Albany must act to help N.Y.ers vote
Editorial New York Daily News 05 May 2005
After the Bush-Gore meltdown in Florida in 2000, Congress set new election standards and came up with money to help states upgrade their voting systems. Four years later, New York is the only state that has failed to comply with the law, putting $220 million in federal funds at risk.
Now, after extended haggling, the Legislature has managed to resolve the simple issues, such as which types of identification will be acceptable at polling places. Lawmakers have also determined that New York will continue to be - you guessed it - the only state to use a full-face ballot, showing every candidate in every race on one sheet. (Why? So that every politician is guaranteed the front page.)
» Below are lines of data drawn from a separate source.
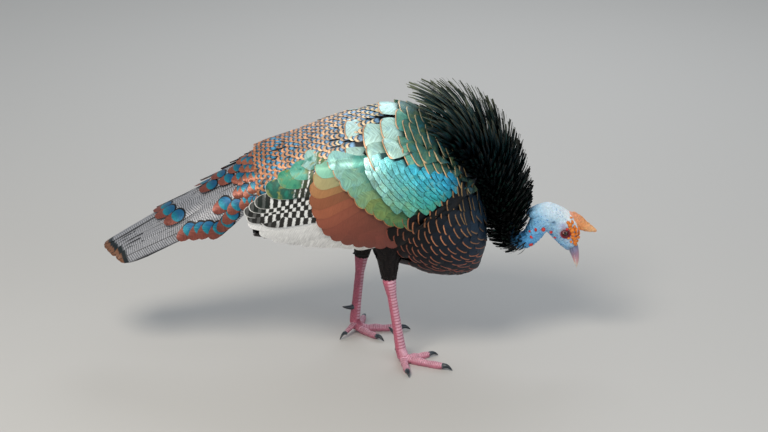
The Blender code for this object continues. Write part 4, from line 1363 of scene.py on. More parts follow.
BREAST_LINES = (
    (0, ((60, -22), (68.9, -52.3), (80.7, -69.1), (100.9, -80.9), (136.2, -90.1))),
    (2, ((77.4, -17), (80.7, -38.8), (89.1, -55.6), (104.3, -70.8), (126.1, -80.9), (159.7, -85.9))),
    (4, ((90.8, -5.2), (92.5, -32.1), (102.6, -55.6), (119.4, -70.8), (146.3, -80.9), (198.4, -83.4))),
    (6, ((107.6, 4), (109.3, -32.1), (117.7, -48.9), (132.8, -65.7), (159.7, -78.5), (198.4, -76.5))),
    (8, ((124.4, 12), (123.6, -13.6), (131.2, -35.5), (146.3, -55.6), (176.5, -70), (204, -65))),
    (10, ((142, 29), (142.9, -1.8), (149.6, -25.4), (166.5, -48.9), (190, -60), (208, -54))),
    (12, ((159.7, 42), (159.7, 16.6), (164.8, -5.2), (174.9, -25.4), (191.7, -42.2), (210, -43))),
    (14, ((169, 70), (172, 51.9), (174.9, 16.6), (179.9, -5.2), (190, -25.4), (208, -30))),
    (16, ((179.9, 95.7), (186.6, 51.9), (191.7, 16.6), (198.4, -5.2), (210, -20))),
    (18, ((193.4, 102.4), (200, 62), (205, 28.4), (211, -1.8), (218, -12))),
    (20, ((204, 102.4), (210, 62), (215, 28.4), (219, 6)))
)
SHEETS = (
    Sheet(
        name="breast_rows", lines=BREAST_LINES, spacing=0.023, length=(0.04, 0.034),
        half_width=(0.014, 0.013), base=((0, "#080707", "#090808"), (20, "#050707", "#060808")),
        lit=(
            (0, "#0C0909", "#100D12"), (6, "#080B0E", "#161F2C"), (12, "#0A1216", "#1C2C3E"),
            (20, "#081414", "#203644")
        ),
        rim=(
            (0, "#8A4A3C", "#84403C"), (5, "#A8704E", "#9A5248"), (10, "#C08A60", "#A06048"),
            (13, "#A08458", "#7A5A44"), (20, "#3E4632", "#1E2620")
        ),
        finish=ContourFinish(
            "breast_rims", BLUNT, Keratin(0.45, 0.1, specular=0.2), rim=0.85, soft=0.03, line=0.04,
            front=(0.25, 0.75)
        ),
        jitter=0.16
    ),
    Sheet(
        name="mantle_rows", lines=SCAPULAR_LINES, spacing=0.035, length=(0.054, 0.048),
        half_width=(0.024, 0.02),
        base=(
            (0, "#2C6C74", "#2F6A58"), (2, "#1E4A48", "#1E4A40"), (4, "#060C0B", "#060D0B"),
            (12.5, "#040606", "#040606")
        ),
        lit=(
            (0, "#D0F2F0", "#B8E6D6"), (2, "#C0EAE6", "#BAE4D4"), (3, "#5AA494", "#68AC96"),
            (4, "#386A66", "#427E6E"), (7, "#1C3A3A", "#2C5C54"), (12.5, "#0E1C1C", "#182E28")
        ),
        rim=(
            (0, "#DDAA84", "#D09A70"), (3, "#E6C09A", "#D8A87C"), (5, "#A8A684", "#D6B080"),
            (8, "#8C9484", "#C4A878"), (12.5, "#6A7460", "#7C7A56")
        ),
        finish=ContourFinish(
            "mantle_rims", BLUNT, SILK, rim=0.895, soft=0.025, line=0.06, line_strength=0.7,
            front=(0.1, 0.55), shimmer=0.18
        ),
        lift=(-0.004, 0.0044), draped=True
    ),
    Sheet(
        name="shield_rows", lines=SHIELD_LINES, spacing=0.0155, length=(0.026, 0.02),
        half_width=(0.0105, 0.0082), base=((0, "#1E4A48", "#1C4A3C"), (14.5, "#0C3848", "#0C3848")),
        lit=(
            (0, "#C2F6F2", "#70BE98"), (4, "#86E4E6", "#42AE98"), (8, "#46C4D6", "#229C98"),
            (14.5, "#1A90BC", "#127CA0")
        ),
        rim=((0, "#17403E", "#123A2E"), (14.5, "#07262F", "#07262F")),
        finish=ContourFinish(
            "shield_vanes", FLAT, Keratin(0.34, 0.45, barb_pitch=0.0008, streaks=0.45), rim=0.88, soft=0.04,
            line=0.03, line_strength=0.5, front=(0.2, 0.7), shimmer=0.2
        ),
        lift=(0.0, 0.0042), jitter=0.12, slot="wing_plumage"
    )
)


class Tier(Enum):
    """A tier of the folded wing's long feathers."""

    LOWER = "lower_secondaries"
    BARRED = "secondaries"
    TERTIAL = "tertials"
    GREATER = "greater_coverts"
    MEDIAN = "median_coverts"


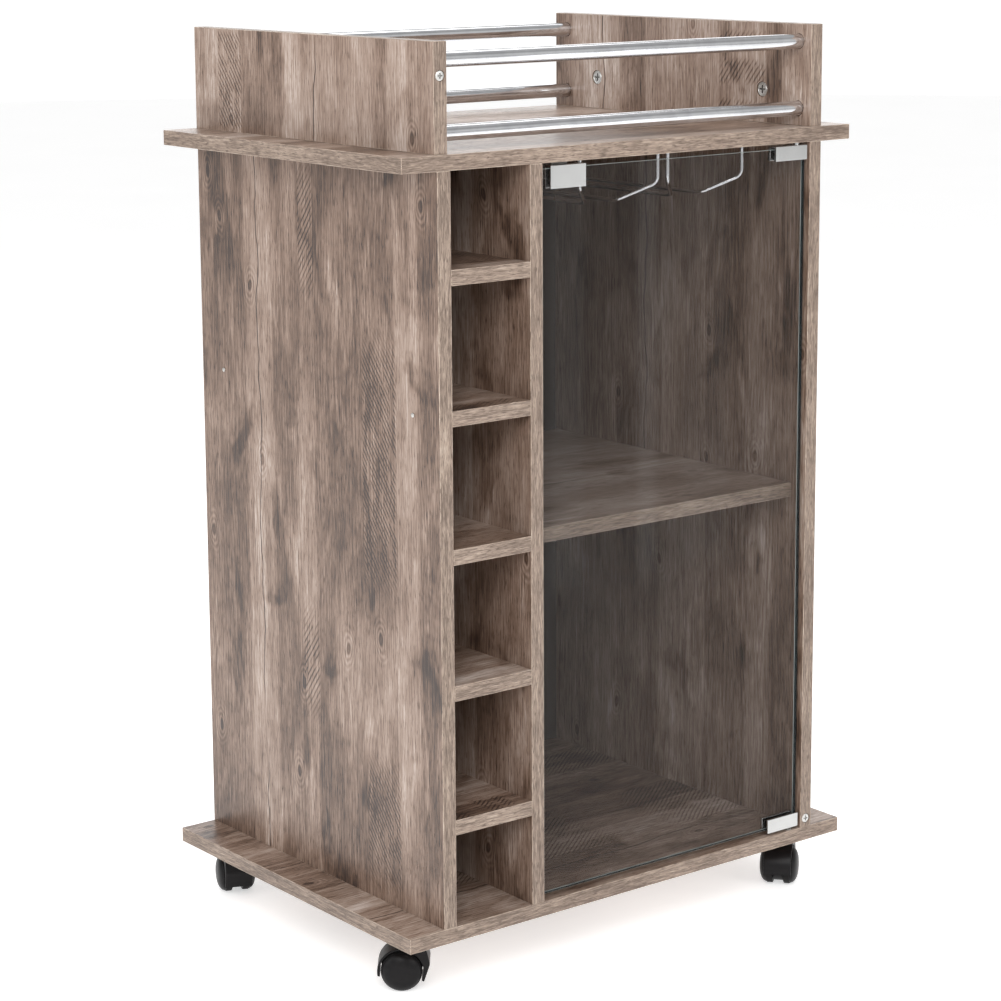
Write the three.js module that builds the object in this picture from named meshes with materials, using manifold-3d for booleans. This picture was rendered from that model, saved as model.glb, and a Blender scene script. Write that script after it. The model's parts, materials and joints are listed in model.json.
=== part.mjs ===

But at this late date, lawmakers shamefully haven't settled the most important issue: which voting machines New Yorkers will use. Beset by lobbyists hawking a multitude of electronic systems, they dither. It's time to make the call so local officials can be prepared for next year's statewide elections. The city Board of Elections had hoped to try out new machines in this fall's mayoral contest. Thanks to the Legislature, the board will have to learn on the fly in 2006.
The Help America Vote Act permits two types of machines: ATM-style touch-screen computers or paper ballots that are optically scanned. Optical scanning is the better choice. A voter fills out a paper ballot the way a Lotto player fills out a ticket and feeds it into a scanner. The votes are tallied, and ballots are deposited in a locked compartment, where they can be hand-counted in a close race.
A study of voting systems by Caltech and MIT concluded that optical scanning produced fewer errors and votes lost. Experience is proving the study right. In Ohio as well as in Florida's largest county, Miami-Dade, election officials first went with ATM-style voting, but they are now considering switching to optical scanning.
Scanners minimize the possibility of hacking because they don't tie into a central computer, and they are more economical than ATM-style machines. To cast ballots on one of those gizmos, voters stand before a screen, punching in their ions while others wait. To use an optical scanner, a voter simply slips a ballot into the machine and is done in seconds. So polling places require fewer machines, cutting purchase costs. A coalition of civic groups estimates that the tab for optical scanners would be about half that of the ATMs. Easier to use, more reliable and cheaper. Optical scanners get our vote.